2.2.1.1. Configuration#

We refer to this page for installation instructions, but before, check if you do not already have it. Then, the first thing you need to do is to configure git. You should at least set your identity as follows:

git config --global user.name "Username"
git config --global user.email username@mail.com

Each modification you make to your repository will be associated with this identity.

The flag --global just means that this identity will be used in all the repository you work with on your system. You can always set local configuration to override it, and you can also set other types of configuration variables like the editor used to write commit messages, diff tool and so on. We refer to this page if you want to go further, but it should be enough at first. You can check your configuration with git config --list.

2.2.1.2. Create repository#

To start locally a repository, go to the folder you want to work with, here YourRepository, and use git init to initialize your git repository.

This will create a hidden folder .git with all the information of the repository.

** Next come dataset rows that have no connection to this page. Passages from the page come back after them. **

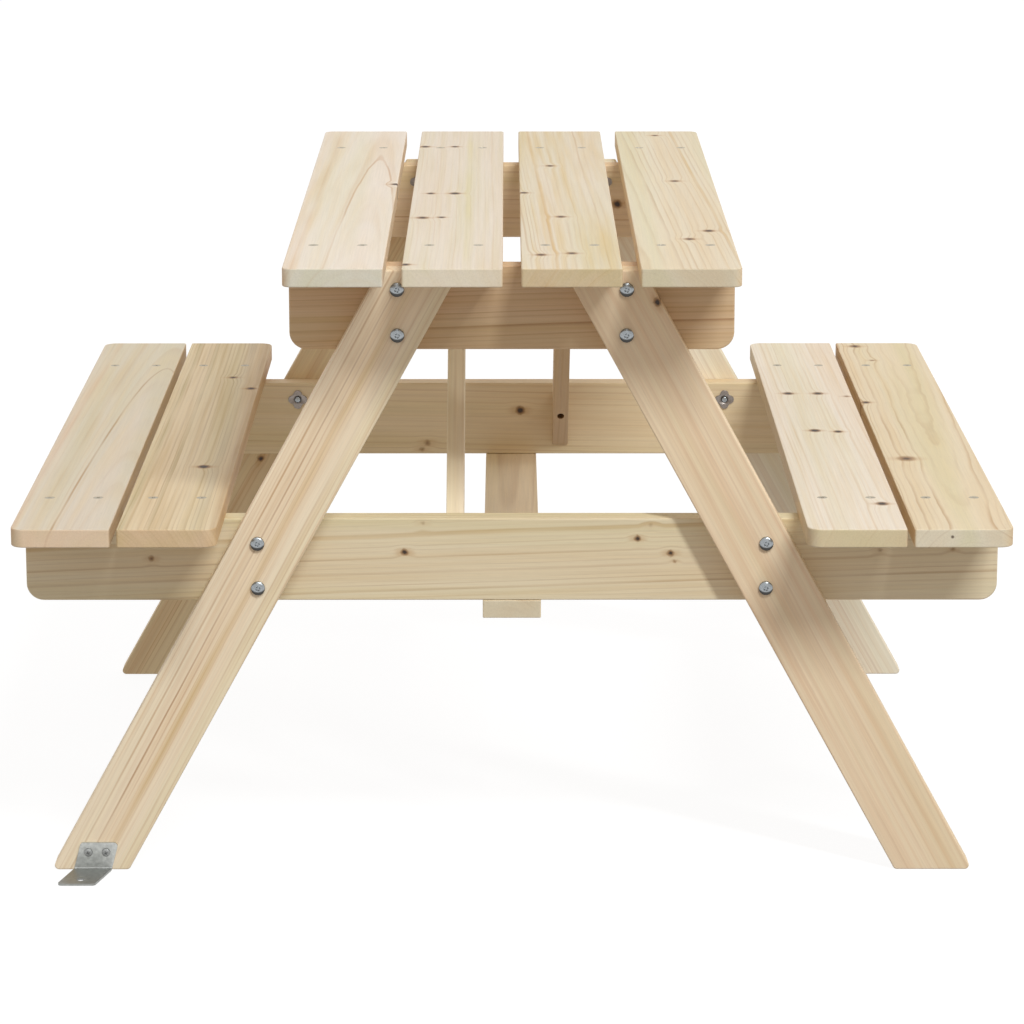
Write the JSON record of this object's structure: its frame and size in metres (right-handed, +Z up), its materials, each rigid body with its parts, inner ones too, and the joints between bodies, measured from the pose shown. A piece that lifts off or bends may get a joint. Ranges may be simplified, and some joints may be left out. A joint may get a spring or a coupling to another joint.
{
  "type": "kids picnic table",
  "caption": "Small wooden picnic table with a slatted tabletop and attached slatted benches on bolted A-frame legs, with diagonal braces, a stretcher and a screw-on ground anchor.",
  "frame": {"origin": "on the ground under the middle of the tabletop", "axes": "+Z up, X across the benches with +X to the right one, Y along the planks with the front of the table facing -Y"},
  "size_m": [0.9062, 0.89, 0.59],
  "materials": {
    "plank_wood": "planed, untreated",
    "beam_wood": "planed, untreated",
    "leg_wood": "planed, untreated",
    "brace_wood": "planed, untreated",
    "bolt_steel": "zinc plated",
    "nut_steel": "zinc plated",
    "screw_steel": "zinc plated",
    "anchor_steel": "galvanised"
  },
  "bodies": {
    "root": {"tabletop_plank_1": "plank_wood", "tabletop_plank_2": "plank_wood", "tabletop_plank_3": "plank_wood", "tabletop_plank_4": "plank_wood", "bench_plank_left_inner": "plank_wood", "bench_plank_left_outer": "plank_wood", "bench_plank_right_inner": "plank_wood", "bench_plank_right_outer": "plank_wood", "apron_front": "beam_wood", "apron_rear": "beam_wood", "bench_beam_front": "beam_wood", "bench_beam_rear": "beam_wood", "leg_front_left": "leg_wood", "leg_front_right": "leg_wood", "leg_rear_left": "leg_wood", "leg_rear_right": "leg_wood", "stretcher": "brace_wood", "brace_left": "brace_wood", "brace_right": "brace_wood", "bolt_front_left_apron_upper": "bolt_steel", "bolt_front_left_apron_lower": "bolt_steel", "bolt_front_left_beam_upper": "bolt_steel", "bolt_front_left_beam_lower": "bolt_steel", "bolt_front_right_apron_upper": "bolt_steel", "bolt_front_right_apron_lower": "bolt_steel", "bolt_front_right_beam_upper": "bolt_steel", "bolt_front_right_beam_lower": "bolt_steel", "bolt_rear_left_apron_upper": "bolt_steel", "bolt_rear_left_apron_lower": "bolt_steel", "bolt_rear_left_beam_upper": "bolt_steel", "bolt_rear_left_beam_lower": "bolt_steel", "bolt_rear_right_apron_upper": "bolt_steel", "bolt_rear_right_apron_lower": "bolt_steel", "bolt_rear_right_beam_upper": "bolt_steel", "bolt_rear_right_beam_lower": "bolt_steel", "tee_nut_front_left_apron_upper": "nut_steel", "tee_nut_front_left_apron_lower": "nut_steel", "tee_nut_front_left_beam_upper": "nut_steel", "tee_nut_front_left_beam_lower": "nut_steel", "tee_nut_front_right_apron_upper": "nut_steel", "tee_nut_front_right_apron_lower": "nut_steel", "tee_nut_front_right_beam_upper": "nut_steel", "tee_nut_front_right_beam_lower": "nut_steel", "tee_nut_rear_left_apron_upper": "nut_steel", "tee_nut_rear_left_apron_lower": "nut_steel", "tee_nut_rear_left_beam_upper": "nut_steel", "tee_nut_rear_left_beam_lower": "nut_steel", "tee_nut_rear_right_apron_upper": "nut_steel", "tee_nut_rear_right_apron_lower": "nut_steel", "tee_nut_rear_right_beam_upper": "nut_steel", "tee_nut_rear_right_beam_lower": "nut_steel", "ground_anchor": "anchor_steel", "anchor_screw_left": "screw_steel", "anchor_screw_right": "screw_steel"}
  },
  "joints": []
}
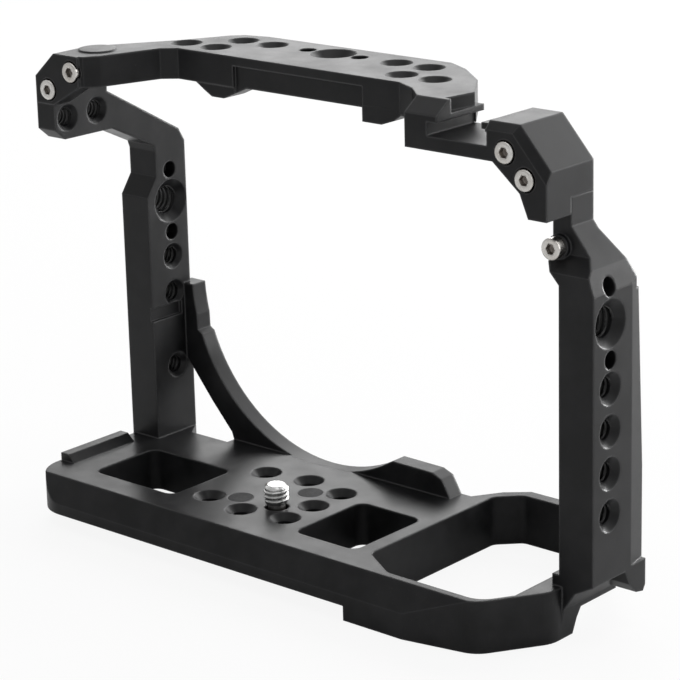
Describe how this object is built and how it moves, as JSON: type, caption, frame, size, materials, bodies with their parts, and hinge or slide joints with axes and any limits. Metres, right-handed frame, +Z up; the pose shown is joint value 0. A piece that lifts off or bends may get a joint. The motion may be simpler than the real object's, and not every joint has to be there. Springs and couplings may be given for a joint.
{
  "type": "camera cage",
  "caption": "Open machined aluminium frame that surrounds a mirrorless camera, with a curved lens support, threaded accessory holes, a shoe and a captive camera screw.",
  "frame": {"origin": "middle of the footprint, level with the lowest face under the grip side", "axes": "+X towards the grip side, +Y towards the lens side, +Z up"},
  "size_m": [0.1794, 0.0738, 0.1344],
  "materials": {
    "anodised_frame": "satin black anodised",
    "anodised_plate": "satin black anodised",
    "stainless_steel": "bright",
    "bright_steel": "polished",
    "spring_steel": "dark",
    "insert_steel": "dull"
  },
  "bodies": {
    "cage": {"main_frame": "anodised_frame", "top_plate": "anodised_plate", "retaining_ring": "spring_steel", "insert_left": "insert_steel", "insert_right": "insert_steel", "joining_screw_left_outer": "stainless_steel", "joining_screw_left_inner": "stainless_steel", "joining_screw_right_upper": "stainless_steel", "joining_screw_right_lower": "stainless_steel"},
    "camera_screw": {"camera_screw": "bright_steel"},
    "rear_side_screw": {"rear_side_screw": "stainless_steel"}
  },
  "joints": [
    {"name": "camera_screw_turn", "type": "hinge", "parent": "cage", "child": "camera_screw", "pos_m": [-0.01425, -0.01395, 0.01], "axis": [0, 0, 1], "continuous": true},
    {"name": "rear_side_screw_turn", "type": "hinge", "parent": "cage", "child": "rear_side_screw", "pos_m": [0.07715, -0.00895, 0.1008], "axis": [0, 1, 0], "continuous": true}
  ]
}
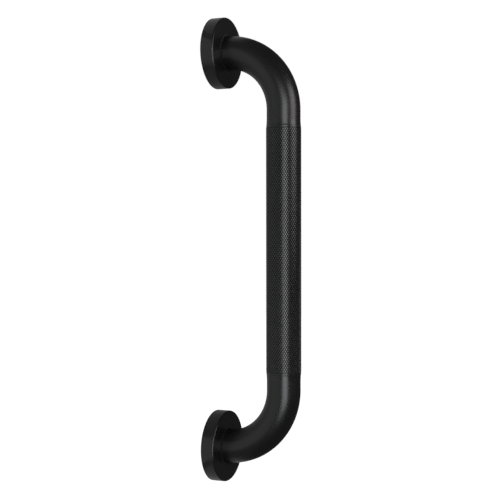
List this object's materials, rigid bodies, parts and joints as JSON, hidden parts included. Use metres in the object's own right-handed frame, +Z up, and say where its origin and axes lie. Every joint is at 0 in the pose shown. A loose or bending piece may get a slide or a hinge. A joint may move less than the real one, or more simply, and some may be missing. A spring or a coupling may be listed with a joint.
{
  "type": "wall grab bar",
  "caption": "Matte black wall grab bar: bent tube with a knurled hand grip, welded mounting plates and round sliding covers that hide the screws.",
  "frame": {"origin": "centre of the lower mounting plate, on the wall plane", "axes": "+Z up the wall along the bar, +Y into the wall, +X to the right when facing the wall; the bar stands out to -Y"},
  "size_m": [0.068, 0.0881, 0.448],
  "materials": {
    "tube_coat": "matte black powder coat on stainless steel",
    "grip_coat": "matte black powder coat over diamond knurl",
    "cover_coat": "matte black powder coat on pressed steel",
    "plate_steel": "brushed stainless",
    "weld_steel": "as welded, brushed",
    "gasket_rubber": "dull",
    "grommet_rubber": "dull"
  },
  "bodies": {
    "rail": {"grab_tube": "tube_coat", "knurled_grip": "grip_coat", "upper_mounting_plate": "plate_steel", "lower_mounting_plate": "plate_steel", "upper_weld_bead": "weld_steel", "lower_weld_bead": "weld_steel", "upper_wall_gasket": "gasket_rubber", "lower_wall_gasket": "gasket_rubber"},
    "upper_grommet": {"upper_cover_grommet": "grommet_rubber"},
    "upper_cover": {"upper_flange_cover": "cover_coat"},
    "lower_grommet": {"lower_cover_grommet": "grommet_rubber"},
    "lower_cover": {"lower_flange_cover": "cover_coat"}
  },
  "joints": [
    {"name": "upper_cover_travel", "type": "hinge", "parent": "rail", "child": "upper_grommet", "pos_m": [0, -0.014, 0.3225], "axis": [1, 0, 0], "range_deg": [0, 90]},
    {"name": "upper_cover_spin", "type": "hinge", "parent": "upper_grommet", "child": "upper_cover", "pos_m": [0, 0, 0.38], "axis": [0, 1, 0], "continuous": true},
    {"name": "lower_cover_travel", "type": "hinge", "parent": "rail", "child": "lower_grommet", "pos_m": [0, -0.014, 0.0575], "axis": [-1, 0, 0], "range_deg": [0, 90]},
    {"name": "lower_cover_spin", "type": "hinge", "parent": "lower_grommet", "child": "lower_cover", "pos_m": [0, 0, 0], "axis": [0, 1, 0], "continuous": true}
  ]
}
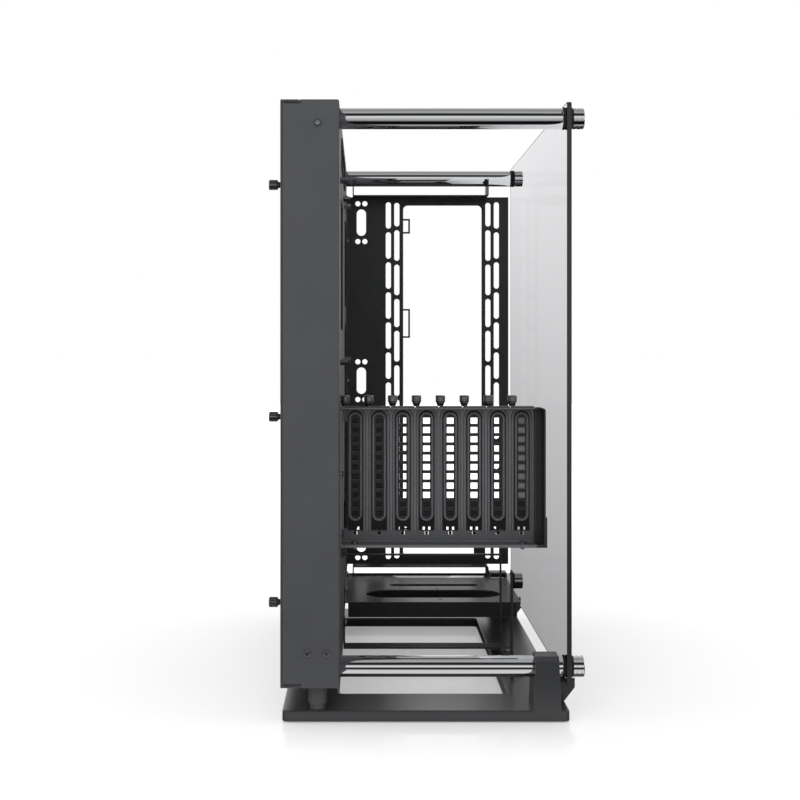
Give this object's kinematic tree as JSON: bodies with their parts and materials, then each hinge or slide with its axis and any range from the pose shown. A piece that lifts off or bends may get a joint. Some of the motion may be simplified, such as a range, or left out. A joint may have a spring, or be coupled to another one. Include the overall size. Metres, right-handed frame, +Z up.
{
  "type": "open air test bench",
  "caption": "Open-frame computer bench: folded steel tray on a ring base, chromed posts carrying a smoked glass panel, vented slot covers and a slotted radiator plate.",
  "frame": {"origin": "under the middle of the whole bench, on the surface that it stands on", "axes": "+X from the rear cover to the glass, +Y from the slot side to the radiator side, +Z up"},
  "size_m": [0.2622, 0.4736, 0.514],
  "materials": {
    "black_steel": "fine black powder coat",
    "dark_steel": "satin black powder coat",
    "chrome": "polished chrome",
    "black_rubber": "matt black rubber",
    "smoked_glass": "smoked toughened glass with polished edges",
    "black_screw": "black zinc"
  },
  "bodies": {
    "root": {"tray_pan": "black_steel", "rear_cover": "black_steel", "cover_thumb_screws": "black_screw", "foot_brackets": "black_steel", "corner_clips": "black_steel", "wall_screws": "black_screw", "base_columns": "black_steel", "column_bolts": "black_screw", "column_nuts": "black_screw", "base_frame": "black_steel", "base_pads": "black_rubber", "glass_rest_pads": "black_rubber", "lower_near_post": "chrome", "upper_near_post": "chrome", "lower_far_post": "chrome", "upper_far_post": "chrome", "post_screws": "black_screw", "glass_panel": "smoked_glass", "glass_washers": "black_rubber", "post_caps": "chrome", "slot_frame": "dark_steel", "slot_brace": "dark_steel", "slot_covers": "dark_steel", "cover_rail": "dark_steel", "slot_thumb_screws": "black_screw", "radiator_plate": "dark_steel", "pump_shelf": "dark_steel", "psu_cradle": "dark_steel", "face_screws": "black_screw", "brace_screws": "black_screw", "cradle_screws": "black_screw", "standoffs": "black_screw", "cable_grommets": "black_rubber"}
  },
  "joints": []
}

You should not modify anything in .git.

Note

Remark that when the repository is created, (main #) is added to the command prompt. This is because I slightly customized my prompt command, as first mentioned previously. To add this information to the prompt command, I used git-prompt.sh as described here. It will show the name of the current branch (I will explain what it means in the next section) and the state of the local repository.

2.2.2. Versioning#

The first benefit of using git is that it allows you to version your source code. It means that git will track your files, save their history efficiently, and give you the possibility to easily navigate through the different versions of your files. Using git, you can forget about versioning your files numbering their name like file1.txt, file2.txt, filefinal.txt, filefinal1.txt, … and all the redundancy it implies.

Note that you can do it locally, even if in practice most people also use a remote to back up their repository. This will be discussed afterward, and we will keep it local for the moment.

2.2.2.1. Create History#

Firstly, you need to put a file, here FirstFile.txt, in your repository and ask git to track it. To do so, you need two commands:

git add FirstFile.txt
git commit FirstFile.txt -m "first file added"

The first command makes the file FirstFile.txt staged, and the second one commit this version of the file in the repository’s history, with a small comment. The repository’s history can be represented as a graph/tree, where each commit is a node, containing a state of the whole repository, a comment describing the commit, a unique commit ID (a hexadecimal number of 40 digits), the commit date, the committer’s name, and email address.

Note that if you do not add the -m flag followed by a string, git will open your editor (default to nano) for you to write a commit message instead.

In Fig. 2.2.1, you can see an illustration of a simple history. Each rectangle represents a commit, so a snapshot in the history of your repository with all the associated information, in particular, a commit ID. The commit 291bb0 is the first one, followed by e9b2d0 which has a pointer to the previous state. That is why there is an arrow from e9b2d0 to 291bb0. Then, main is the tip of the history, and represents a branch. A branch represents a linear history of your repository, and in practice it is a pointer to the last state of a linear history. Here, we only have one branch. Finally, HEAD is the actual state on your computer, if you open a file tracked by this repository, its state will be the one of the commit HEAD points to. In this example, HEAD points to main, so the last state of the history.

Here, the name of the branch I created is called main 1.

../_images/versioning.drawio.svg

Fig. 2.2.1 Versioning#

Note

Why do you need two commands just to update your repository?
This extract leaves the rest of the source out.